Water Day

Posted on Saturday 12 July 2003

Alright, it’s time to catch up on this thing.

The 4th of July started with me getting wet and injured.

I woke up and called my old camp director Debbie to see what time water games would be commencing.

I can see from old Kipworld / Scrubs logs that I never talked about water games at summer camp. Maybe because I was worried at the time about getting fired. :-)

So, here’s how water games are supposed to go. The kids come with buckets and sponges. We go to a field and play games like relay races or capture the flag with sponges. Fun is had. People get wet. Etc.

Here’s how it went down when we were in charge.

We’d take out a week of frustration by declaring all out sponge war. Kid love pelting other kids with sponges. They’d gang up on us and we would tackle them (gently!) and rub sponges on them, while yelling “Car wash!” Etc.

That’s what I was going back for.

Here’s what I got.

I arrived at Plex and saw the kids milling around the meadow. The new lead instructor was there, and a temp counselor who was floating between this camp and the one in Lake Forest. I helped Jenny keep control of the kids and said hi to a couple of them who’d been there the year before.

“I came back just to get you,” I told Cooper.

He was delighted.

We walked the kids over to Deering and I felt a pang of nostalgia for camp. I had the lead and I made sure that the kids stayed together and didn’t just run to the meadow and felt that responsible elixir filling my veins again.

We hit Deering and I vaulted the fence, not knowing that there’s a rule against that this year. The elixir ran out of my veins. Heck, I was here to have fun.

I didn’t want to overstep my bounds, since I didn’t know how camp dynamics worked this year. However, it seemed that the kids just weren’t listening (big surprise, it was hot, and there were buckets of icy water just waiting, beckoning, to be unleashed). So I asked Jenny if I could and then stepped up and yelled the rules. It was definitely coming back to me.

The cup race wasn’t as much fun as the cup races we put on. See, a kid holds a cup on his or her head and the team members run down the field with a sponge to fill the cup. The way we played, the running kid would then take the cup and the holding kid would run back, but Jenny set it up so that the holding kid stayed until the cup was empty. It took away that nervous “Am I gonna get the full cup on my head” feeling away, since the holding kid knew they were going to get it. But hey, I’m not complaining.

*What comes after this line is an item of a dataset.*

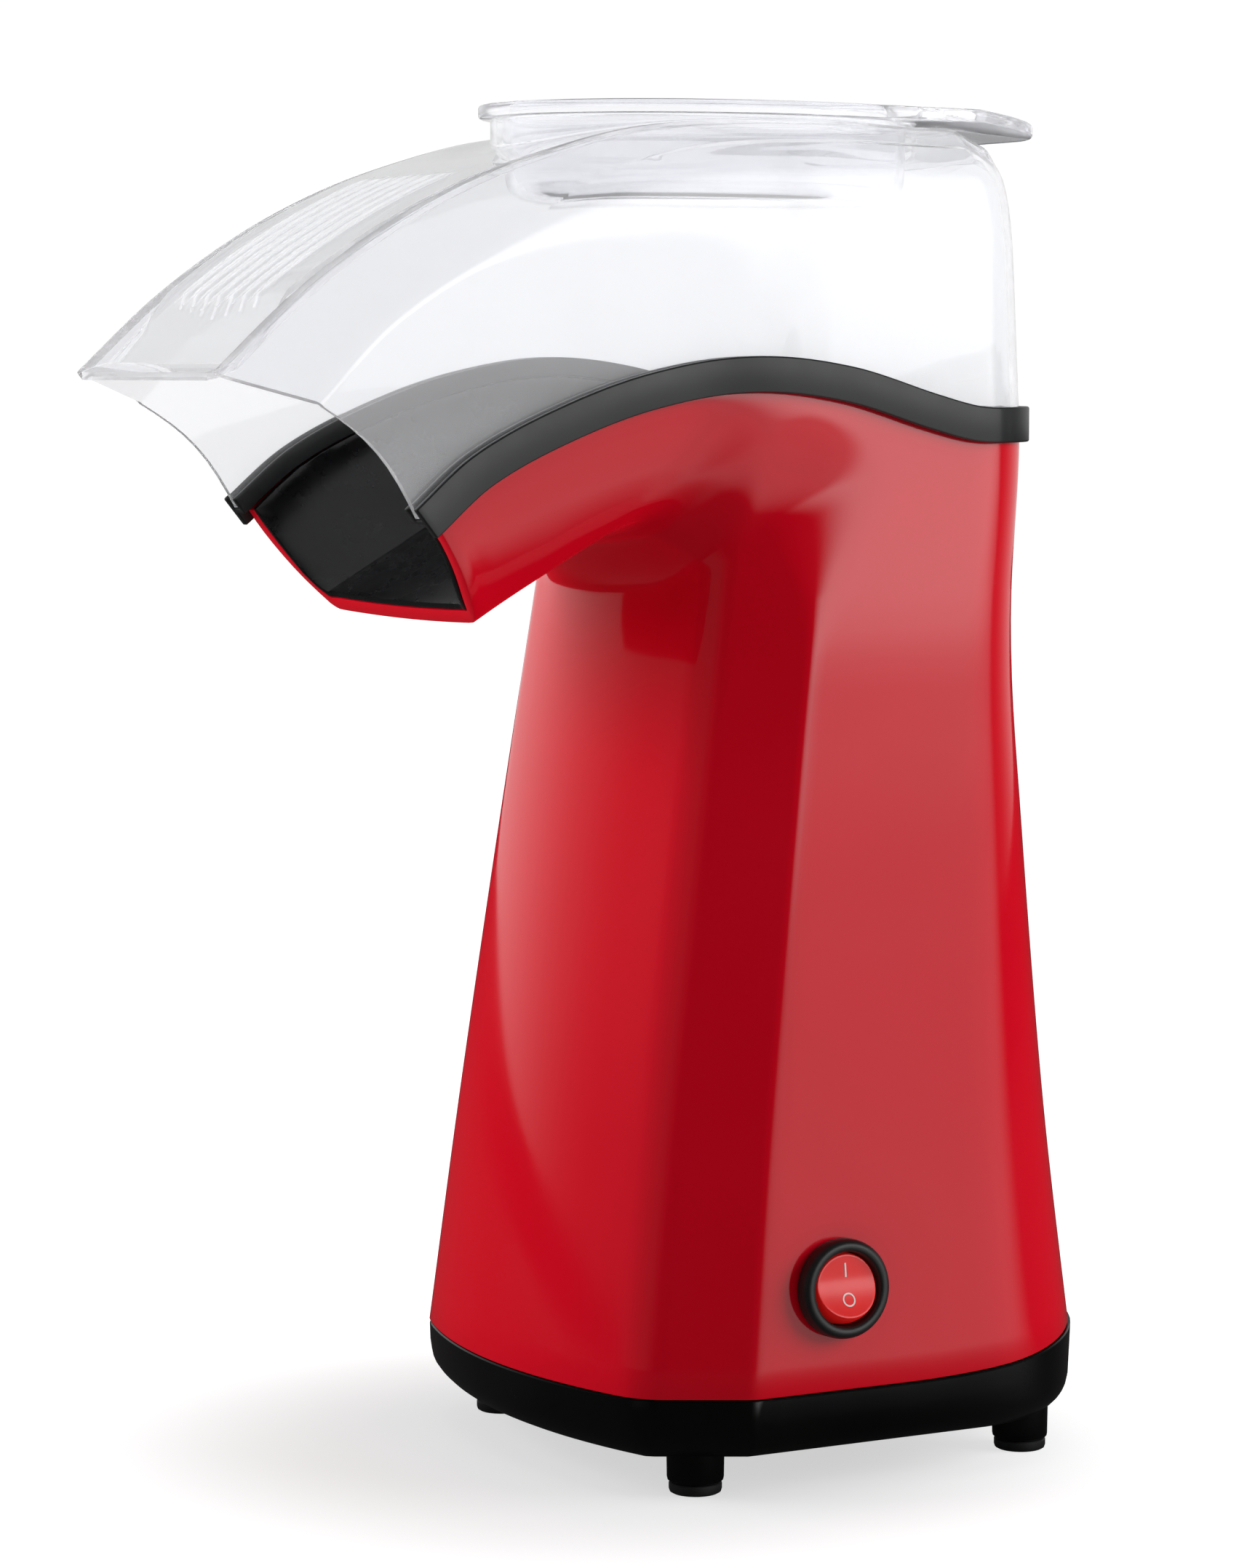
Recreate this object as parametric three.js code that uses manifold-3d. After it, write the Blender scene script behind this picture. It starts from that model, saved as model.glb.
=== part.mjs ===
// Hot-air popcorn maker, in millimetres, +Z up.
// The tower frame has X to the right, -Y towards the chute's mouth, and its origin on the table, midway
// between the four feet. The exported group moves that origin to the middle of the whole part's footprint.
import * as THREE from "three";
import { mergeVertices } from "three/addons/utils/BufferGeometryUtils.js";
import Module from "manifold-3d";

const wasm = await Module();
wasm.setup();

const { lerp, clamp, smoothstep, degToRad } = THREE.MathUtils;
const TURN = Math.PI * 2;

// ---- Driving dimensions ------------------------------------------------------------------------------

const GAP = 0.35; // clearance between pieces that touch

// Tower, as [height, value]: the bowed front face ends at the front edge, a flat facet runs from there to
// the side edge, and the side runs back to a round rear corner.
const SEAM_Z = 27.5; // lower edge of the housing at the front
const SEAM_RISE = 8.5; // how much higher that edge is at the rear
const FRONT_EDGE_X = curveThrough([[27.5, 60.6], [87, 57.4], [143, 54.6], [199, 51.3], [284, 45.5]]);
const FRONT_EDGE_Y = curveThrough([[27.5, -70.9], [87, -63.6], [143, -55.9], [199, -48], [284, -36]]);
const FRONT_BOW = curveThrough([[27.5, 11.5], [230, 8], [290, 8]]);
const SIDE_EDGE_X = curveThrough([
  [27.5, 75.3], [87, 71.9], [143, 69.1], [199, 65.7], [225, 64.1], [284, 58.6],
]);
const SIDE_EDGE_Y = curveThrough([[27.5, -44.8], [87, -38.7], [143, -32], [199, -24.7], [284, -13]]);
const REAR_Y = curveThrough([[27.5, 73.8], [99, 62.8], [170, 54.6], [225, 50.6], [272, 55.4], [290, 55.8]]);
const REAR_CORNER_R = curveThrough([[27.5, 41], [225, 18], [290, 18]]);
const SIDE_SPREAD = 0.025; // how fast the side widens towards the rear at the tower's foot
const REAR_BOW = 2.5;
const FRONT_EDGE_ROUND = 4.4;
const SIDE_EDGE_ROUND = 0.4;
const HOUSING_WALL = 2.8;
const NECK_Z = 232; // the chute branches off above this height

// Chute: its floor falls forward in a straight line from the tower to the lip.
const LIP_Y = -107.2;
const LIP_Z = 226.8;
const FLOOR_SLOPE = 0.573;
const FLOOR_HALF_WIDTH = 42.2;
const FLOOR_SAG = 1.2;
const MOUTH_TOP_Y = -124;
const MOUTH_TOP_Z = 250.2;
const CHUTE_TOP_HALF_WIDTH = curveThrough([[-135, 55], [-35, 57.5], [60, 57.5]]);
const CHUTE_SIDE_DEPTH = 31; // over this depth the side closes in from the top's width to the floor's
const NECK_BLEND = 28;

// Band: the lower edge of its outer wall, as [y, z]; what is stacked on it is measured square to that edge.
const BAND_EDGE = curveThrough([
  [-126.4, 249], [-110.4, 262], [-86.9, 273.2], [-62.9, 280.9], [-36, 284.8],
  [-9.6, 282.3], [16.1, 275.1], [30, 271.9], [44, 271.5], [60, 271.8],
]);
const BAND_FRONT_Y = -126.4;
const BAND_HEIGHT = 9.3;
const BAND_PROUD = 2.6; // the outer wall's outer face stands this far outside the housing
const BAND_WEB = [4.1, 5.6];
const BAND_INNER = -2.8; // outer face of its inner wall
const EDGE_UNDER_WEB = 3.4; // top edges of the housing and the liner
const HOOD_FOOT = 6.2;

// Levels across the wall, measured outwards from the housing's outer face.
const LINER_OUT = -3.3;
const LINER_IN = -5.2;
const DECK_T = 2;

// Hood, as [y, z]: a ridge along each side of the top panel and a shoulder below it.
const RIDGE_X = 43.2;
const SHOULDER_X = 56.8;
const RIDGE_Z = curveThrough([
  [-180, 290], [-158, 309.6], [-134, 326], [-111, 337.6], [-88, 345.8],
  [-64, 351.9], [-37, 354.6], [-5, 355.2], [20, 354.2], [60, 353],
]);
const SHOULDER_Z = curveThrough([
  [-157.7, 282.7], [-137.5, 302.3], [-109.5, 319.1], [-73, 335], [-30, 344.5], [60, 345],
]);
const HOOD_TIP_Y = -180;
const SHOULDER_TIP_Y = -157.7;
const HOOD_FRONT_Y = -126.2;
const SCALLOP = 3.4; // how far the hood's front side edge is hollowed
const HOOD_WALL = 2;
const HOOD_CORNER_Y = 34.4; // the hood's rear corners turn about this line
const HOOD_CORNER_R = 16.5;
const HOOD_REAR = { shoulderZ: 336, ridgeReach: 11.2, ridgeZ: 347.9, topY: 30.9, topR: 20 };
const COLLAR_TOP_Z = 355.9;
const COLLAR_WALL = 1.6;
const COLLAR_CLEAR = 1.6; // between the cap's bowl and the collar

// Measuring cap: an oval bowl with a flat rim and a tab that droops at the rear.
const CAP_Y = -16.6;
const BOWL_X = 38.8;
const BOWL_Y = 57.9;
const BOWL_FLOOR_Z = 334.5;
const BOWL_WALL = 2;
const RIM_X = 45.8;
const RIM_Y = 64.2;
const RIM_Z = 356.3;
const RIM_T = 3.6;
const TAB = { halfWidth: 37.5, endY: 72.5, corner: 20, blend: 10, bendY: 45, slope: 0.14 };

// Works: everything round the popping chamber's axis.
const AXIS_Y = -1;
const CHAMBER_R = 38;
const CHAMBER_FLOOR_Z = 140;
const CHAMBER_CORNER = 2.6;
const CHAMBER_FLANGE_R = 45;
const SHEET = 0.9;
const DUCT_R = 43.6;
const DUCT_FOOT_Z = 80;
const PLATE_Z = 81.5;
const FAN_R = 34;
const FAN_Z = 88;
const MOTOR_R = 17.5;
const MOTOR_FOOT_Z = 44;
const MOTOR_TOP_Z = 79;
const SHAFT_R = 1.6;
const EAR = { x: 50.5, y: 16, r: 4.5, hole: 1.8 };

// Base pan and feet.
const PAN_FLOOR_Z = 10.5;
const PAN_WALL = 2.6;
const FOOT = { x: 54.3, y: 50.7, post: 7.5, pad: 6.9, padTop: 2.8 };
const BOSSES = [[34, -70.9], [-34, -70.9], [70.3, 20], [-70.3, 20]];

// Switch, on the right-hand side face.
const SWITCH = { y: -19.3, z: 54.2, bezel: 13, opening: 9.7, barrel: 10.1, rocker: 9.3, tilt: 12 };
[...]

Then came capture the flag. I got totally injured here. I was trying to rally my side into a run and one of the kids on the other side totally had my number as soon as I crossed the line. I kept going though, and when he threw, I ducked and rolled. Unfortunately, I came up with a case of road rash on my right arm (see the Bull and Bunny strip about arm injuries).

Then came sponge war.

The kids were like a rolling mob. Usual. I readied myself and then I realized that the counselors who were back for another year, Jon and Joey, were not back for this sponge war. Debbie was gone (taking a kid to be picked up early). It was just Jenny and Bryan and Jeff and I. I didn’t really know them. I had no protection. No problem, I thought to myself. These kids don’t know me. They’ll target their teachers.

Nope. They went after me.

I held my own, but through sheer force of numbers, they got me. They got me good. I held up on my promise to get Cooper. The kid who caused my road rash got a tackle and a carwash. I had to be really careful, since I wasn’t even an employee, so hurting a kid could not be healed by giving out raffle tickets or anything.

It was fun. Sorta.

And that’s the thing. I went back for their closing times and saw that summer camp just isn’t the same as it used to be. The counselors were all a bit frazzled, that was the same, but they just didn’t have the same cameraderie as we enjoyed last year. Maybe it’s because we were all overnight counselors, I don’t know.

I remember complaining all the time last year about how work kept me from my friends (the 614 crew), since I had to work 24 hours a day. But really work was being with a new set of friends, constantly.

You can’t duplicate summers. They are each their own. Unique facets. And you don’t realize what they were until much later.


1 Comment for 'Water Day'

  1.  
    7/12/2003 | 12:44 pm
     

    Mmm. . .summer. I was fortunate enough to work with several of my collegiate friends last summer, but I know what you mean; this year we’ve pretty much scattered, and it can only get worse.

    Despite that, I still say capture the flag is more fun with rocket launchers than we sponges.